27. In the teeth of the mandatory nature of AICTE regulation and also the decision of the Courts which have clearly and categorically clarified the legal position as to the mandatory nature of the AICTE regulations, yet the stand adopted by the third respondent University that unless the regulations are specifically adopted by the University, the same cannot have automatic application is nothing but advancing a specious case on behalf of the university. In the opinion of this Court, the university appears to be blissfully oblivious to the constitutional scheme and also various case laws which have consistently held that the AICTE regulations are mandatory in nature. The warped interpretation of regulation 2.11 by the University to wriggle out of its legal obligation in regard to the prescription of age of superannuation, is to be discountenanced as being downrightly vexatious.

28. For all the above stated reasons, this Court is of the considered view that the age of superannuation as prescribed under regulation 2.12 is binding on the third respondent University and any other prescription of age of superannuation repugnant to the AICTE regulation is to be held void and inoperative and it cannot be enforced in law.

29. The trajectory of the above judicial discourse would only lead to an inexorable conclusion that these petitioners have made out a peremptory case for grant of relief as prayed for by them.

30. In the said circumstances, there will be a direction to the third respondent University to reinstate the petitioners in service forthwith and continue them in service till they attain the age of 65 years, as prescribed by AICTE regulations, 2019.”

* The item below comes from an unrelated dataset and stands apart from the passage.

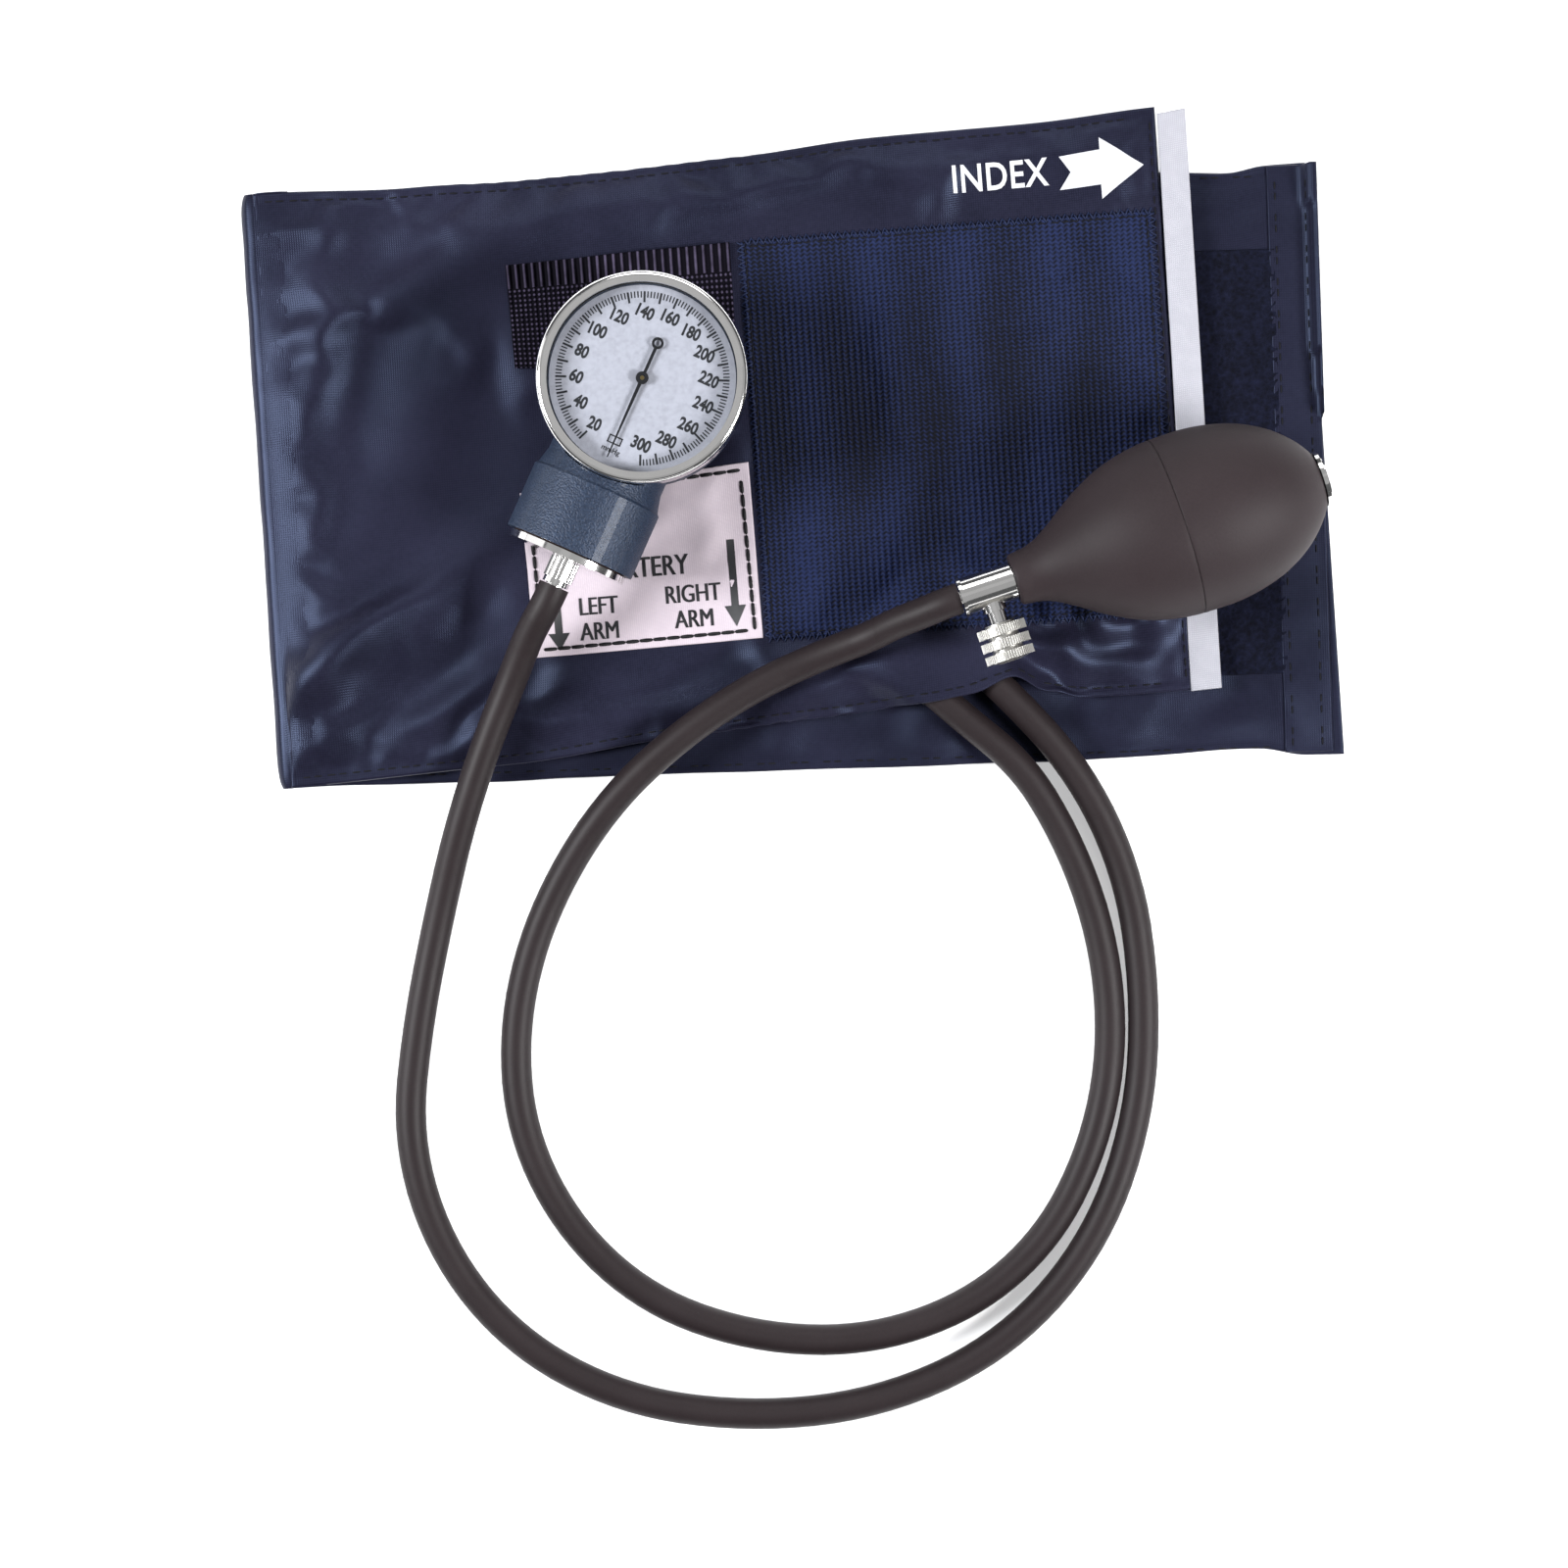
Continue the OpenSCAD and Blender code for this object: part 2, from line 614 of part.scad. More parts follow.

Therefore, the Madras High Court observed in the instant matter that the AICTE Act as well as the Regulations that are enacted by the AICTE (which are to be treated as subordinate legislation), will always prevail over any state enactments with respect to the superannuation / retirement age and as such in all the technical institutions / universities including deemed universities, wherever the AICTE Regulations, 2019 apply, the superannuation / retirement age for teaching faculty should mandatorily be 65, with an option of extension on contract basis till the age of 70.